Further, recognizing that BNPLC will seek additional Participants to
participate in the funding of the Construction Allowance, Electroglas
agrees not to unreasonably withhold or delay its approval of any party
that BNPLC proposes as a Participant, provided the party proposed as a
Participant is a reputable financial institution having a net worth of
no less than seven and one half percent (7.5%) of total assets and
total assets of no less than $10,000,000,000.00 (all according to then
recent audited financial statements). (As indicated in the definition
of "Participant" in the List of Defined Terms attached to the Lease,
such approval of Electroglas
3
4
will be required for any party [other than BNPLC's Parent] to become a
Participant for purposes of the Lease.)
(2) Limit Dependent Upon the Collateral Percentage and the
Value of Collateral Provided. Electroglas shall not be entitled to
require any Construction Advance that, if paid to Electroglas, would
cause the product of Stipulated Loss Value calculated immediately after
such payment times the Collateral Percentage then in effect to exceed
the Value (as defined in the Pledge Agreement) of all Collateral then
the subject of a Qualified Pledge pursuant to (and as defined in) the
Pledge Agreement.
D. Administrative Fees. On the date hereof, and on each anniversary of
the date hereof, Electroglas shall pay BNPLC an Administrative Fee under (and as
defined in) the Lease. The amount of the Administrative Fees shall be as set
forth under the heading "Administrative Agency Fees" in the Construction
Commitment Letter. As contemplated in subparagraph 6(a)(ii) of the Lease, and
subject to the other terms and conditions set forth in the Lease, Electroglas
may receive reimbursement for Administrative Fees from Construction Advances.
E. Modification and Extension Fee. Contemporaneous with the
effectiveness of this Amendment, Electroglas is paying to BNPLC (or authorizing
BNPLC to pay itself from a Construction Advance) a one time fee (the
"MODIFICATION AND EXTENSION FEE") as provided under the heading "Upfront Fee" in
the Construction Commitment Letter. BNPLC's receipt of the Modification and
Extension Fee will not reduce the Stipulated Loss Value, and any income taxes
payable on the Modification and Extension Fee by BNPLC shall constitute
"Excluded Taxes" under the Lease, as amended hereby.
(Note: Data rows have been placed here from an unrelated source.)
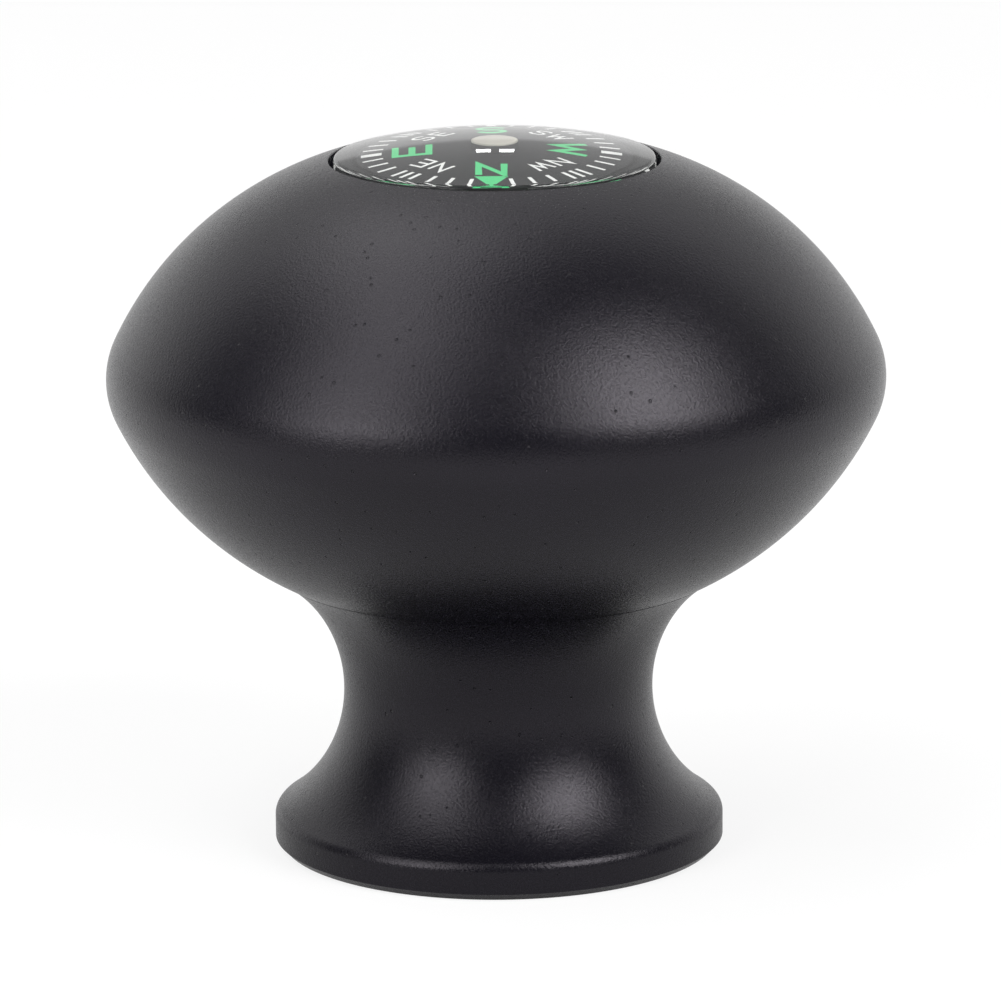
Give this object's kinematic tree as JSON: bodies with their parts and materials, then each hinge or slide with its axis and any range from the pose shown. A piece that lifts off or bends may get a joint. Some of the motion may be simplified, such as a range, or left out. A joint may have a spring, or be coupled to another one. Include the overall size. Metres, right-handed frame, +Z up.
{
  "type": "pedestal compass",
  "caption": "Black turned pedestal knob with a lens-shaped head, waisted neck and flared foot, and a domed liquid-filled compass capsule set flush in its top.",
  "frame": {"origin": "centre of the foot's underside, on the turning axis", "axes": "+Z up along the turning axis through the dome; -Y is the side that the card's north mark faces at rest, with its east mark towards -X"},
  "size_m": [0.05, 0.05, 0.0465],
  "materials": {
    "black_anodised": "satin",
    "brass": "satin",
    "black_rubber": "matte",
    "bowl_black": "matte",
    "clear_acrylic": "polished",
    "membrane_rubber": "matte",
    "steel_pin": "polished",
    "jewel": "polished",
    "cap_cream": "gloss",
    "card_black": "matte",
    "float_white": "matte",
    "magnet_steel": "satin"
  },
  "bodies": {
    "housing": {"pedestal_stem": "black_anodised", "head_shell": "black_anodised", "thread_insert": "brass", "base_gasket": "black_rubber", "cushion_ring": "black_rubber", "capsule_bowl": "bowl_black", "capsule_o_ring": "black_rubber", "lens_seal_ring": "black_rubber", "dome_lens": "clear_acrylic", "expansion_diaphragm": "membrane_rubber", "diaphragm_ring": "brass", "fill_plug": "brass", "pivot_bush": "brass", "pivot_pin": "steel_pin"},
    "card_jewel": {"jewel_cup": "jewel"},
    "card_hub_body": {"card_hub": "card_black", "hub_cap": "cap_cream"},
    "card": {"compass_card": "card_black", "card_float": "float_white", "magnet_left": "magnet_steel", "magnet_right": "magnet_steel"}
  },
  "joints": [
    {"name": "card_dip", "type": "hinge", "parent": "housing", "child": "card_jewel", "pos_m": [0, 0, 0.0435], "axis": [1, 0, 0], "range_deg": [-5, 5]},
    {"name": "card_heel", "type": "hinge", "parent": "card_jewel", "child": "card_hub_body", "pos_m": [0, 0, 0.0435], "axis": [0, 1, 0], "range_deg": [-5, 5]},
    {"name": "card_turn", "type": "hinge", "parent": "card_hub_body", "child": "card", "pos_m": [0, 0, 0.0435], "axis": [0, 0, 1], "continuous": true}
  ]
}
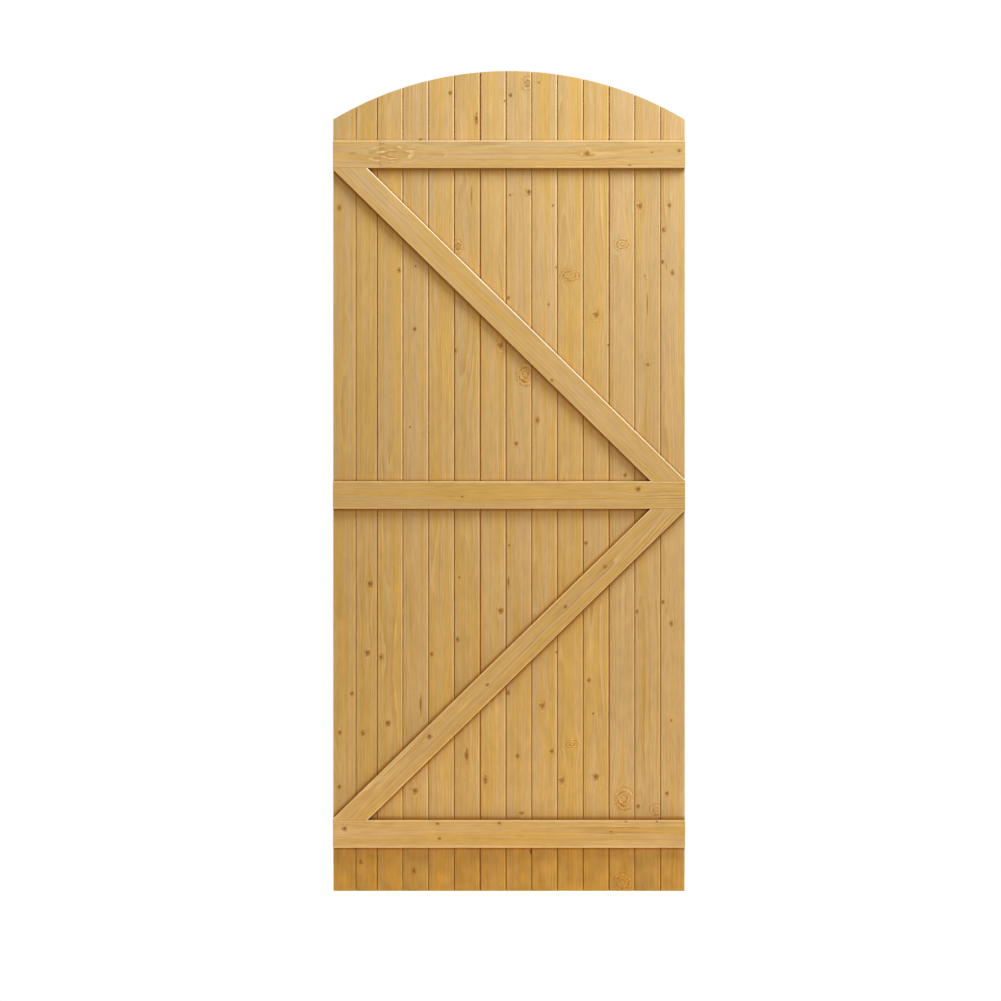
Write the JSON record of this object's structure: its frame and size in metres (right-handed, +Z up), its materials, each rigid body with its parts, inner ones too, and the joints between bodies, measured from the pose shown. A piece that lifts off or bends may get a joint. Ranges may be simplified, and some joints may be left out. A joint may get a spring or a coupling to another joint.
{
  "type": "garden gate leaf",
  "caption": "Arched tongue-and-groove timber garden gate leaf with horizontal ledges and diagonal braces on its back, ready for hinges and a latch.",
  "frame": {"origin": "middle of the leaf's foot, halfway through its depth", "axes": "+Z up, X across the leaf, -Y out of the ledged side, +Y out of the street face"},
  "size_m": [0.9, 0.038, 2.1],
  "materials": {
    "boards": "planed pine with a clear golden treatment, satin",
    "ledges": "planed pine with a clear golden treatment, satin",
    "braces": "planed pine with a clear golden treatment, satin",
    "nails": "galvanised, dull"
  },
  "bodies": {
    "root": {"board_01": "boards", "board_02": "boards", "board_03": "boards", "board_04": "boards", "board_05": "boards", "board_06": "boards", "board_07": "boards", "board_08": "boards", "board_09": "boards", "board_10": "boards", "board_11": "boards", "board_12": "boards", "board_13": "boards", "board_14": "boards", "top_ledge": "ledges", "middle_ledge": "ledges", "bottom_ledge": "ledges", "upper_brace": "braces", "lower_brace": "braces", "top_ledge_nails": "nails", "middle_ledge_nails": "nails", "bottom_ledge_nails": "nails", "upper_brace_nails": "nails", "lower_brace_nails": "nails"}
  },
  "joints": []
}
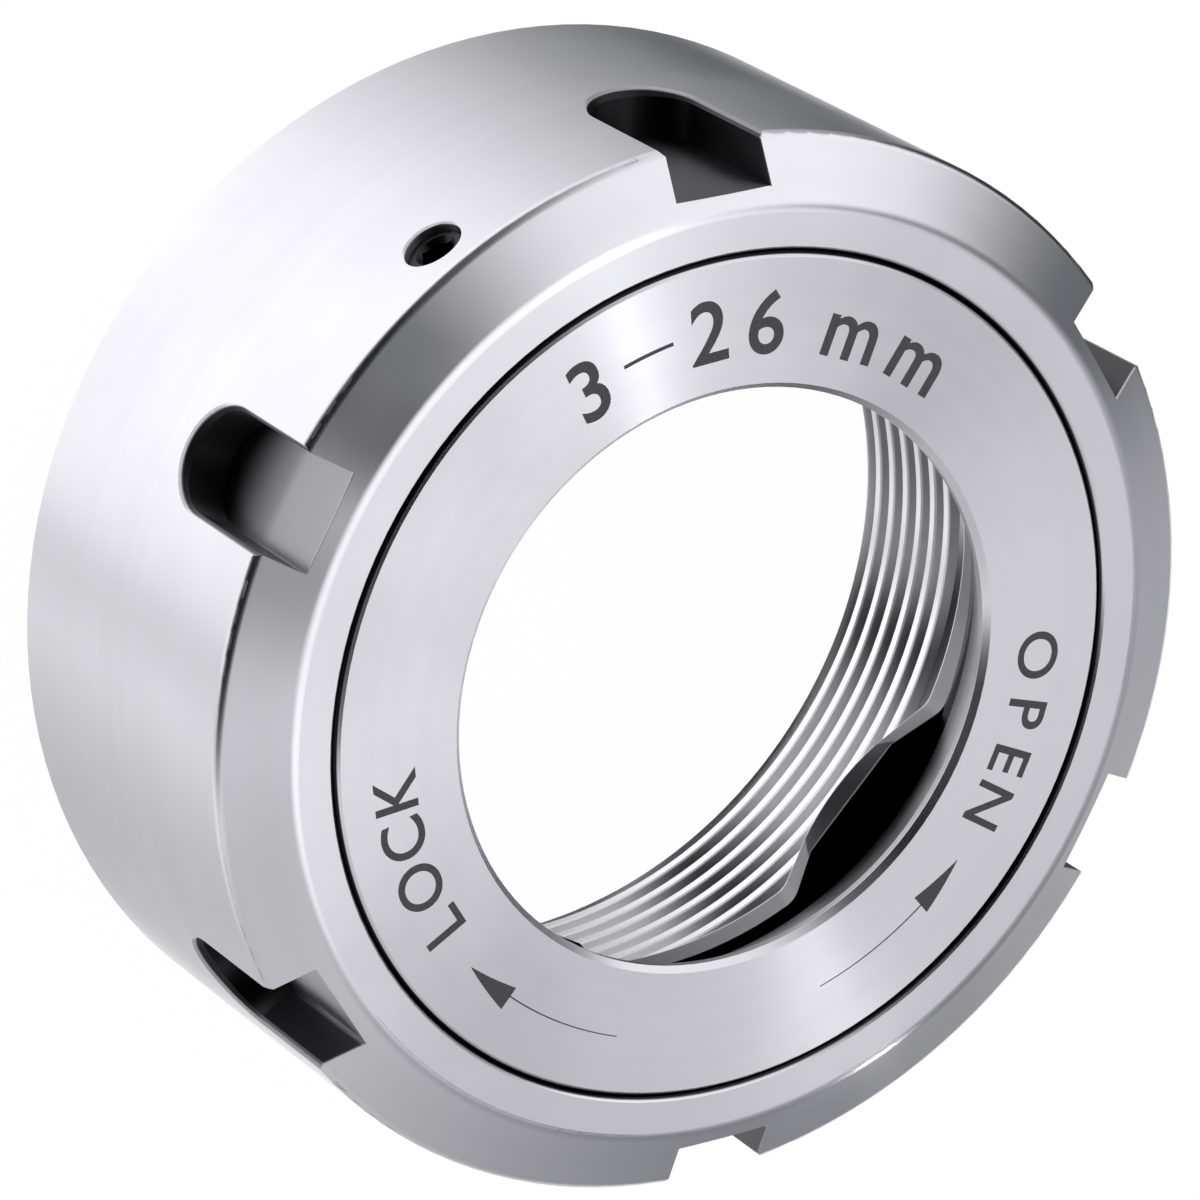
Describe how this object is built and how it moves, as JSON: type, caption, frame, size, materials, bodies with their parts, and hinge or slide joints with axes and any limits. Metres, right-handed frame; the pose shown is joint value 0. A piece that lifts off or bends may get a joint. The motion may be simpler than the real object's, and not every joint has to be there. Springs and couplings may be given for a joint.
{
  "type": "collet nut",
  "caption": "Slotted round clamping nut for spring collets, with a threaded rear bore and a ball-bearing front ring that turns.",
  "frame": {"origin": "centre of the rear face, on the nut's axis", "axes": "+Z along the axis from the rear, threaded end to the front ring; -Y through the loading hole's plug; +X through a spanner slot"},
  "size_m": [0.063, 0.063, 0.0255],
  "materials": {
    "body_steel": "fine turned, satin",
    "ring_steel": "fine turned face, etched grey marks",
    "black_steel": "black oxide",
    "ball_steel": "polished"
  },
  "bodies": {
    "housing": {"nut_body": "body_steel", "plug_screw": "black_steel"},
    "front_ring": {"clamp_ring": "ring_steel"},
    "ball_row": {"ball_01": "ball_steel", "ball_02": "ball_steel", "ball_03": "ball_steel", "ball_04": "ball_steel", "ball_05": "ball_steel", "ball_06": "ball_steel", "ball_07": "ball_steel", "ball_08": "ball_steel", "ball_09": "ball_steel", "ball_10": "ball_steel", "ball_11": "ball_steel", "ball_12": "ball_steel", "ball_13": "ball_steel", "ball_14": "ball_steel", "ball_15": "ball_steel", "ball_16": "ball_steel", "ball_17": "ball_steel", "ball_18": "ball_steel", "ball_19": "ball_steel", "ball_20": "ball_steel", "ball_21": "ball_steel", "ball_22": "ball_steel", "ball_23": "ball_steel", "ball_24": "ball_steel"}
  },
  "joints": [
    {"name": "ring_turn", "type": "hinge", "parent": "housing", "child": "front_ring", "pos_m": [0, 0, 0.0203], "axis": [0, 0, 1], "continuous": true},
    {"name": "ball_orbit", "type": "hinge", "parent": "housing", "child": "ball_row", "pos_m": [0, 0, 0.0203], "axis": [0, 0, 1], "continuous": true}
  ],
  "couplings": [
    {"joint": "ball_orbit", "follows": "ring_turn", "ratio": 0.48}
  ]
}
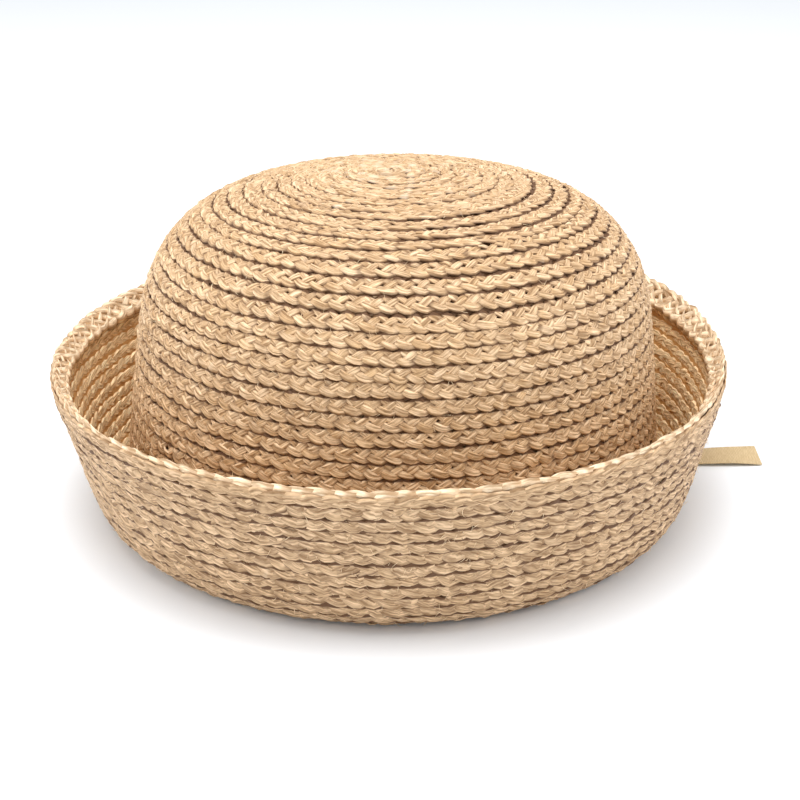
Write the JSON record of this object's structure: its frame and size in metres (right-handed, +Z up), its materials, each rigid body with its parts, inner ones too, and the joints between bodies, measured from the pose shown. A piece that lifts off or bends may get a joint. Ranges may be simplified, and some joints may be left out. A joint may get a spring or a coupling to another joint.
{
  "type": "raffia sun hat",
  "caption": "Round-domed straw sun hat of spiral-sewn braid, with a deep turned-up brim, a braid-faced rim and a short tie ribbon.",
  "frame": {"origin": "centre of the hat's outline seen from above, on the surface that it stands on", "axes": "+Z up through the dome, -Y towards the front of the picture, +X to its right, where the ribbon lies"},
  "size_m": [0.265, 0.2436, 0.1162],
  "materials": {
    "crown_raffia": "matte",
    "brim_raffia": "matte",
    "edge_raffia": "matte",
    "ribbon_cloth": "matte"
  },
  "bodies": {
    "root": {"crown": "crown_raffia", "brim": "brim_raffia", "edge_braid": "edge_raffia", "ribbon": "ribbon_cloth"}
  },
  "joints": []
}
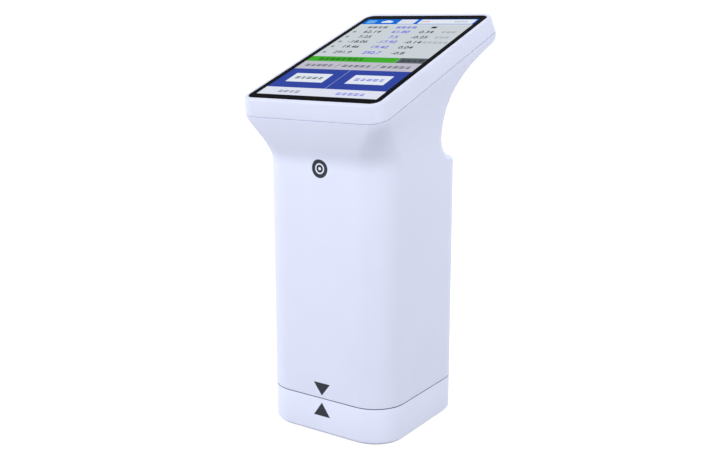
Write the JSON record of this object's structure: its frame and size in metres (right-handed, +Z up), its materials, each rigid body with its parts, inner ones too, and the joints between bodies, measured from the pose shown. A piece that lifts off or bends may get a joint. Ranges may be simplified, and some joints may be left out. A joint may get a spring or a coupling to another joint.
{
  "type": "color difference meter",
  "caption": "Upright colour difference meter: white column on a calibration cap, flared neck, tilted touch screen, aperture below, measuring key behind.",
  "frame": {"origin": "middle of the flat foot pad's underside, where the part stands", "axes": "+X to the right of someone who reads the screen, +Y to the back of the meter, +Z up"},
  "size_m": [0.058, 0.0824, 0.146],
  "materials": {
    "shell_white": "satin moulded plastic",
    "key_grey": "fine matt",
    "rubber_dark": "matt",
    "foam_dark": "matt foam",
    "tile_white": "glazed white reference",
    "inner_black": "matt",
    "nickel": "plated",
    "sphere_white": "diffuse white",
    "black_metal": "black anodised",
    "clear_glass": "polished",
    "board_green": "solder mask",
    "chip_black": "matt",
    "led_yellow": "clear cast",
    "battery_wrap": "foil",
    "tray_grey": "matt",
    "plunger_grey": "matt",
    "steel": "plain",
    "screen_glass": "polished",
    "tape_black": "matt",
    "panel_black": "polished",
    "backlight_white": "diffuse",
    "wire_red": "plain",
    "ribbon_orange": "plain"
  },
  "bodies": {
    "cap": {"calibration_cap": "shell_white", "foot_pad": "rubber_dark", "white_tile": "tile_white", "tile_cushion": "foam_dark", "tile_retainer": "inner_black", "cap_magnets": "nickel"},
    "meter": {"aperture_ring": "inner_black", "backlight_panel": "backlight_white", "base_magnets": "nickel", "base_screws": "steel", "battery_lead": "wire_red", "battery_pack": "battery_wrap", "battery_tray": "tray_grey", "board_ribbon": "ribbon_orange", "control_board": "board_green", "control_parts": "chip_black", "cover_glass": "screen_glass", "display_carrier": "tray_grey", "display_panel": "panel_black", "display_ribbon": "ribbon_orange", "display_tray": "steel", "glass_tape": "tape_black", "led_board": "board_green", "led_lead": "wire_red", "light_leds": "led_yellow", "main_board": "board_green", "main_chips": "chip_black", "main_housing": "shell_white", "measuring_base": "inner_black", "measuring_board": "board_green", "measuring_switch": "chip_black", "power_board": "board_green", "power_switch": "chip_black", "processor_shield": "steel", "radio_module": "steel", "sensor_board": "board_green", "sensor_chip": "chip_black", "sensor_lead": "wire_red", "sensor_lens": "clear_glass", "sensor_tube": "black_metal", "sphere_lower_half": "sphere_white", "sphere_upper_half": "sphere_white", "upper_shell": "shell_white", "usb_board": "board_green", "usb_socket": "steel", "usb_tongue": "chip_black"},
    "measuring_key": {"measuring_key": "key_grey", "measuring_plunger": "plunger_grey"},
    "power_key": {"power_key": "key_grey", "power_plunger": "plunger_grey"}
  },
  "joints": [
    {"name": "lift_off", "type": "slide", "parent": "cap", "child": "meter", "axis": [0, 0, 1], "range_m": [0, 0.025]},
    {"name": "measuring_key_press", "type": "slide", "parent": "meter", "child": "measuring_key", "axis": [0, -1, 0], "range_m": [0, 0.001], "stiffness_N_per_m": 1500},
    {"name": "power_key_press", "type": "slide", "parent": "meter", "child": "power_key", "axis": [1, 0, 0], "range_m": [0, 0.0004], "stiffness_N_per_m": 2500}
  ]
}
F. Commitment Fees. From and after the date of this Amendment,
Commitment Fees will accrue and be payable by Electroglas to BNPLC under the
Lease, calculated as described in Subparagraph 4(g) of the Lease. The percentage
to be used to calculate such fees, referenced in clause (i) of Subparagraph 4(g)
of the Lease, will be .3% (30 basis points) per annum. Accrued, unpaid
Commitment Fees will be due in arrears on the first Business Day of each
October, January, April and July of each calendar year, beginning on the first
Business Day of October, 1998. As contemplated in subparagraph 6(a)(ii) of the
Lease, and subject to the other terms and conditions set forth in the Lease,
Electroglas may receive reimbursement for Commitment Fees from Construction
Advances.
G. Amendment and Restatement of Schedule 2. Schedule 2 attached to the
Lease is replaced in its entirety by Schedule 2 attached to this Amendment.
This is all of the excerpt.